In the end, Newman relies almost exclusively on the virtually
meaningless O’Donnell-Mansfield post-Tet reconstructions, while ignoring
the internal record, briefly reviewed, which conforms closely to JFK’s
public stance. His tale is woven from dark hints and “intrigue,” with
“webs of deception” at every level. The military were deceiving
Kennedy’s associates who were deceiving Kennedy, while he in turn was
deceiving the public and his advisers, and many were deceiving
themselves. At least, I think that is what the story is supposed to be;
it is not easy to tell in this labyrinth of fancy. We are invited to
view the “unforgettable image of a President pitted against his own
advisers and the bureaucracy that served under him” from the very
outset, without a hint of evidence and no explanation as to why he chose
to rely on them in preference to others. Newman concedes that JFK’s
public statements refute his thesis, but that’s easily handled: JFK was
cleverly feinting to delude the right-wing by preaching about the high
stakes to the general public — who largely didn’t care or were uneasy
about the war, as JFK and his advisers knew, and could only be aroused
to oppose withdrawal by this inflammatory rhetoric.

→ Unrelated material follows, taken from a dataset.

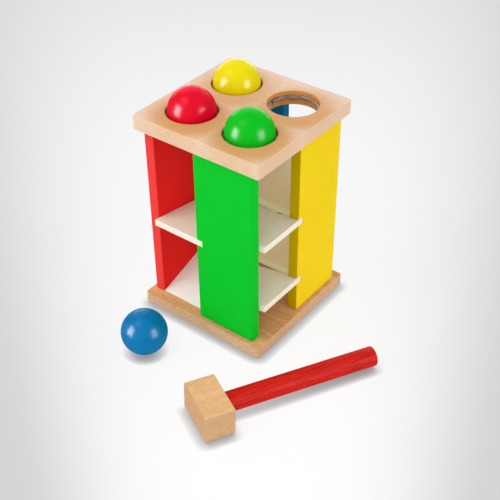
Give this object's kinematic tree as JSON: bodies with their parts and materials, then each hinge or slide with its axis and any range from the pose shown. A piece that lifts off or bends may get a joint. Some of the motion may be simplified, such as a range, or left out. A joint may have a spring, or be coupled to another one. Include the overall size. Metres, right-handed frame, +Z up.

By the end, we are wandering along paths “shrouded in mystery and
intrigue,” guided by confident assertions about what various
participants “knew,” “pretended,” “felt,” “intended,” etc. The facts,
whatever they may be, are interpreted so as to conform to the central
dogma, taken to have been established. Given the rules of the game
(deceit, hidden intent, etc.), there can be no counter-argument:
evidence refuting the thesis merely shows the depths of the mystery and
intrigue. I will put aside further discussion here, returning to a
fuller examination elsewhere.
Whatever genre this may be, any pretense of unearthing the facts has
been left far behind. As in the case of the post-Tet memoirs, the Newman
study and its reception are of considerable interest, but not as a
contribution to history: rather, as an interesting chapter of cultural
history in the late 20^(th) century.